## Task prompt
Below, find each line holding "FreeCAD" and state how many there are, using the number alone.

═════ Records for this exercise ═════

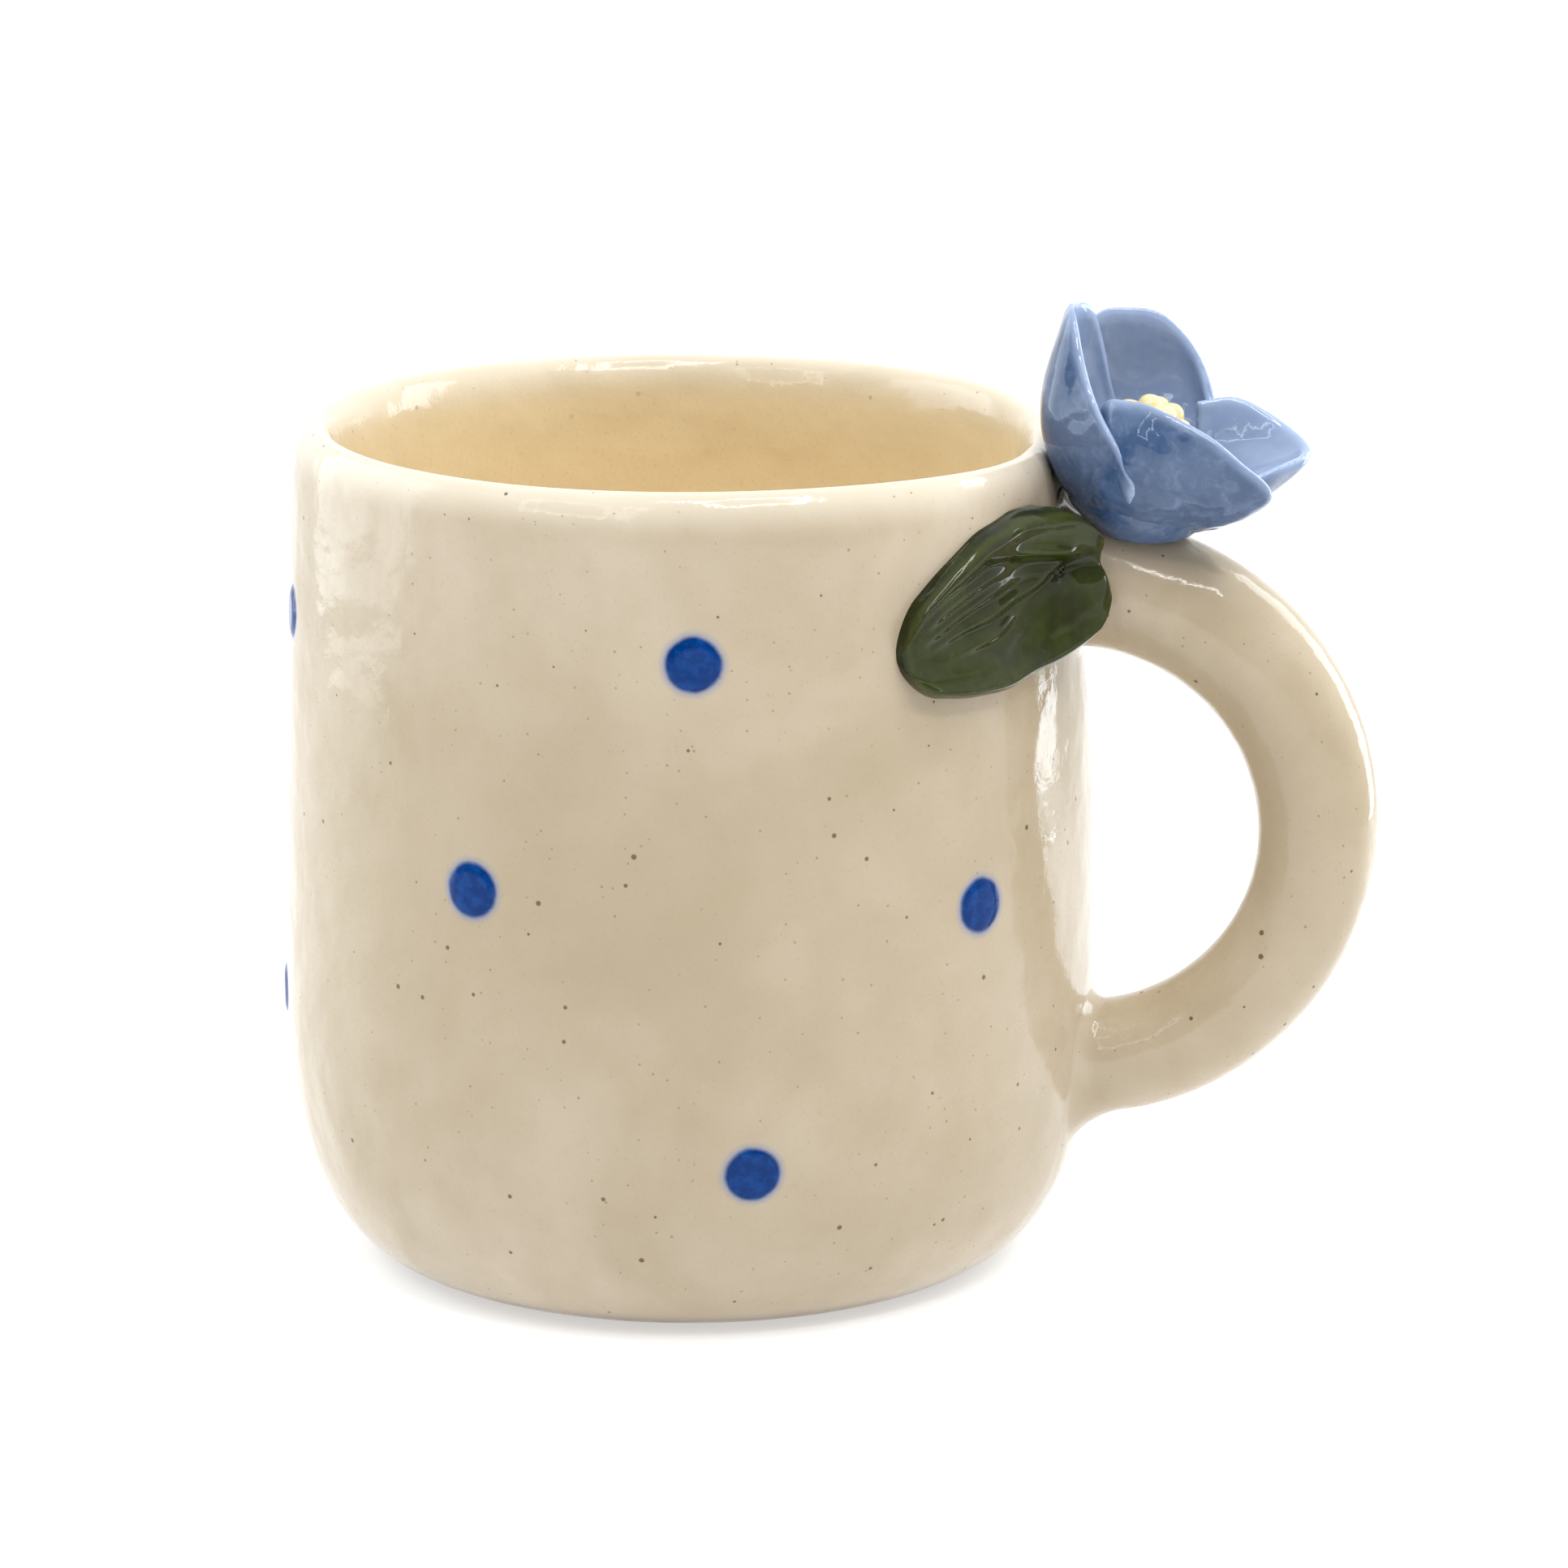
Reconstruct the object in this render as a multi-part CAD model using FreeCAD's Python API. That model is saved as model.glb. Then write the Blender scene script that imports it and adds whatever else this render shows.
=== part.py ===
import FreeCAD, Part
import math
import os

# Stoneware mug with a flower and two leaves where the handle leaves the rim.
# Origin at the centre of the foot, +Z up, +X towards the handle. Millimetres.

# Cup: thrown in one piece, foot and wall together
CUP_HEIGHT = 91.4
FOOT_RADIUS = 30.0
BELLY_RADIUS = 44.0
BELLY_Z = 28.4
SHOULDER_RADIUS = 42.7
SHOULDER_Z = 84.0
WALL = 4.4
FLOOR = 6.0
CORNER_PULL_FOOT = 0.46  # how far the corner curve leaves the foot straight
CORNER_PULL_WALL = 0.76  # how far it arrives straight at the wall
WALL_BEND = 1.3  # power that follows the wall's slight curve from belly to shoulder
SHOULDER_PULL = 0.25  # the wall's curve stands out this far on its way to the shoulder

# Lip: its crest, and where the curves that round it off are pulled
LIP_SET_IN = 0.6
LIP_CENTRE_RADIUS = SHOULDER_RADIUS - LIP_SET_IN - WALL / 2
LIP_OUTER_DROP = 2.2
LIP_OUTER_REACH = 1.6
LIP_INNER_DROP = 2.4
LIP_INNER_REACH = 1.3
LIP_LEAN = 0.15

# Handle: a rolled coil bent to a half circle
HANDLE_CENTRE_X = 42.6
HANDLE_CENTRE_Z = 49.6
HANDLE_ARC_RADIUS = 25.9
HANDLE_TOP_RADIUS = 7.15
HANDLE_LOW_RADIUS = 6.15
HANDLE_TAPER_END = 0.75  # share of the length over which the coil thins
HANDLE_FLARE_START = 0.84
HANDLE_LOW_FLARE = 1.3  # extra radius where the lower end is pressed onto the wall
HANDLE_BURY = 3.0  # how far an end runs into the wall before it is trimmed
HANDLE_STATIONS = 14
HANDLE_POINTS_ROUND = 16

# Raised dots of blue slip: angle about the cup's axis from +X, and height
DOT_RADIUS = 2.9
DOT_RELIEF = 0.35
DOT_PLACES = (
    (-158, 72.5), (-78, 74), (73, 73), (131, 75),
    (-109, 49), (-35, 46), (36, 48), (104, 46), (175, 50),
    (-163, 29), (-70, 20), (20, 21), (88, 23), (142, 20),
)

# Flower: four petals on a seat that stands on the top of the handle
FLOWER = FreeCAD.Vector(49.8, -1.0, 81.4)
SEAT_RADIUS = 4.6
SEAT_RIM_RADIUS = 8.6
SEAT_HEIGHT = 5.5
SEAT_HOLLOW = 1.6
SEAT_BURY = 0.7
CENTRE_RADIUS = 3.6
CENTRE_HEIGHT = 10.5
CENTRE_BURY = 0.4
CENTRE_SHOULDER = 0.75  # share of the height where the dome starts to close
CENTRE_NARROW = 0.6
STAMEN_RADIUS = 1.4
STAMEN_COUNT = 6
STAMEN_INSET = 0.6
STAMEN_RISE = 0.72  # share of the centre's height
PETAL_THICKNESS = 1.7
PETAL_ROOT_REACH = 3.6
PETAL_ROOT_RISE = 1.2
# Rim of each petal round the flower's axis: azimuth, reach and rise above the seat
PETAL_RIMS = {
    "petal_back": (
        (50, 8.0, 6.5), (61, 10.6, 12.6), (75, 11.4, 18.0), (92, 10.9, 21.2),
        (112, 10.8, 22.2), (130, 11.0, 21.6), (147, 10.8, 17.5), (160, 8.6, 9.5),
    ),
    "petal_right": (
        (-22, 8.0, 3.6), (-10, 12.6, 6.0), (2, 15.2, 6.8), (12, 16.8, 8.0),
        (24, 16.4, 9.9), (36, 14.4, 11.8), (49, 11.6, 13.0), (64, 8.2, 9.4),
    ),
    "petal_left": (
        (118, 9.6, 9.5), (127, 10.2, 18.0), (139, 9.9, 22.4), (158, 9.2, 24.0), (181, 8.4, 24.8),
        (201, 8.0, 24.0), (220, 8.1, 18.6), (238, 8.8, 15.2), (256, 9.5, 11.4), (269, 9.4, 6.0),
    ),
    "petal_front": (
        (-130, 6.6, 9.5), (-114, 7.6, 14.8), (-93, 8.6, 15.8), (-72, 10.6, 15.0),
        (-55, 13.6, 12.6), (-43, 16.0, 10.0), (-33, 17.2, 7.4), (-20, 12.0, 4.8),
    ),
}
# A petal's belly stands out this far, and more with the rim's reach and rise
PETAL_BULGES = {"petal_back": 3.6, "petal_right": 1.8, "petal_left": 3.2, "petal_front": 3.6}
PETAL_BULGE_PER_REACH = 0.35
PETAL_BULGE_PER_RISE = 0.42
PETAL_BELLY_RISE = 0.34

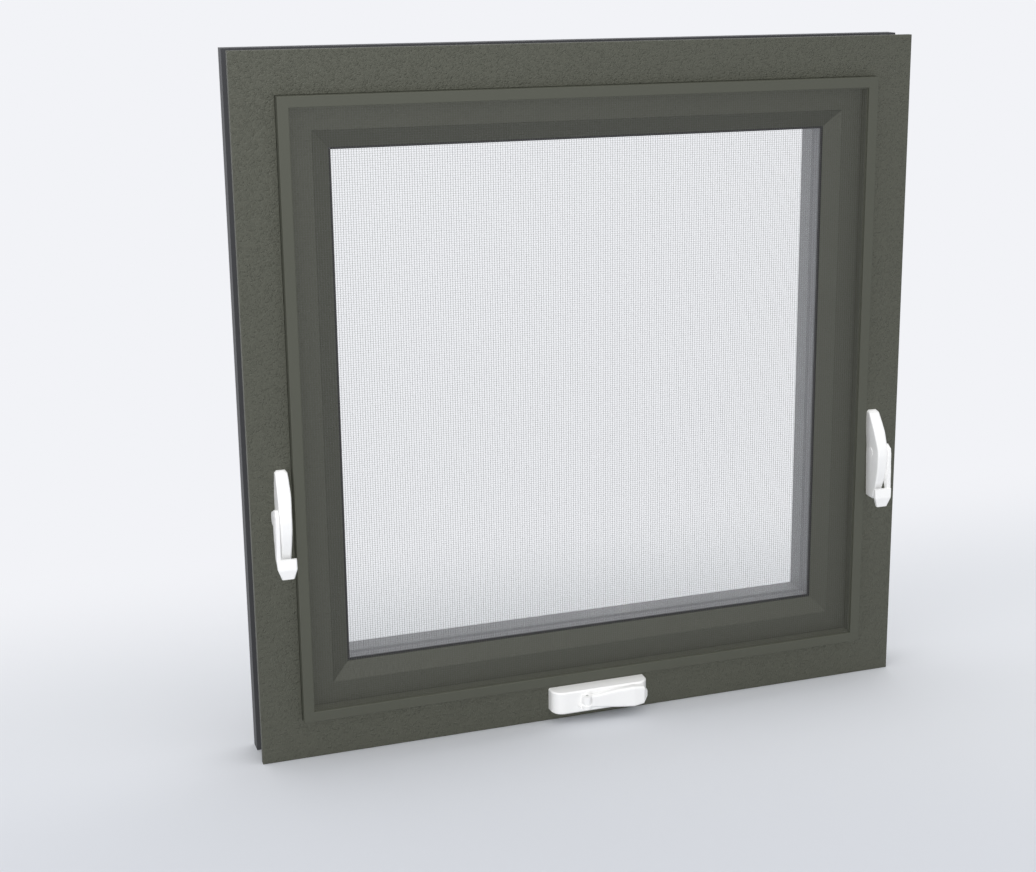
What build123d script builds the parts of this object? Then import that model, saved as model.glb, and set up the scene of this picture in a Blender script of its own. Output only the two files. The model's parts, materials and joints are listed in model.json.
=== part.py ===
"""Square awning window: mitred frame, screen, outward-opening sash, two locks and a folding crank.

Seen from the room, +X is to the right, +Y is towards the outdoors and +Z is up. The origin is
on the underside of the sill, at the middle of the window and of the outer foot that it stands on.
A section is drawn by its inset from the outer edge and its depth behind the room-side face.
"""
import os

from build123d import *

# Overall size of the window
WIDTH = 914.0
HEIGHT = 914.0
CORNER_GAP = 0.15

# Inner frame: wide room-side face, a ledge for the screen and a groove round the outside
FACE_WIDTH = 53.7
FLANGE_DEPTH = 9.0
GROOVE_INSET = 10.0
WEB_INSET = 57.5
LEDGE_DEPTH = 4.6
STOP_THICKNESS = 3.0
STOP_INSET = 68.5
EDGE_RADIUS = 1.0

# Outer frame cladding, which is also the foot that the window stands on
CLADDING_FRONT = 45.5
CLADDING_DEPTH = 22.0
CLADDING_INNER_INSET = 57.5
DRIP_GROOVE = 3.0

# Insect screen: proud smooth frame that drops into the ledge, with a step that the mesh lies on
SCREEN_PLAY = 0.3
SCREEN_PROUD = 11.6
SCREEN_BAR_WIDTH = 13.8
SCREEN_EDGE_RADIUS = 0.8
MESH_SEAT_WIDTH = 1.3
MESH_SEAT_DROP = 4.6
MESH_THICKNESS = 0.4
MESH_PLAY = 0.1
SCREEN_DRAFT = 0.9

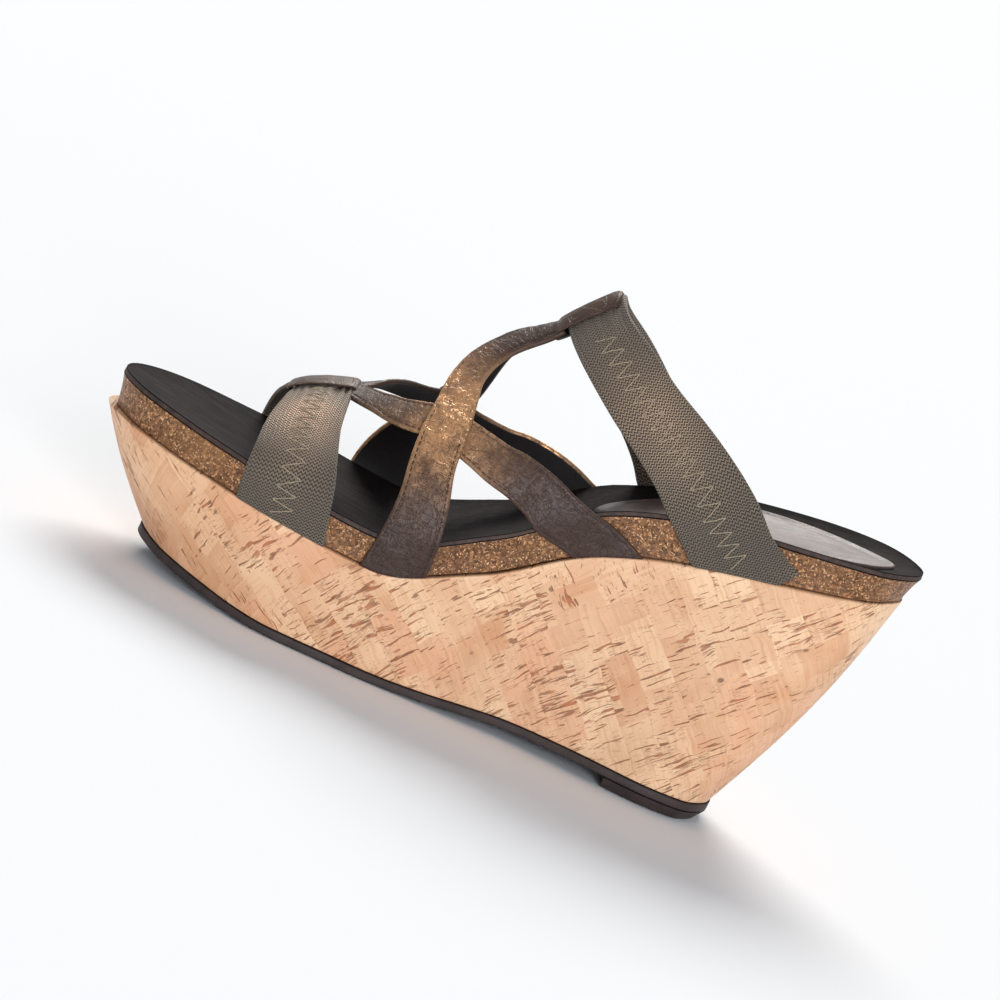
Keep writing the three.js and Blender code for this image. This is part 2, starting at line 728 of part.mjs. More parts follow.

═════

## Correct response
3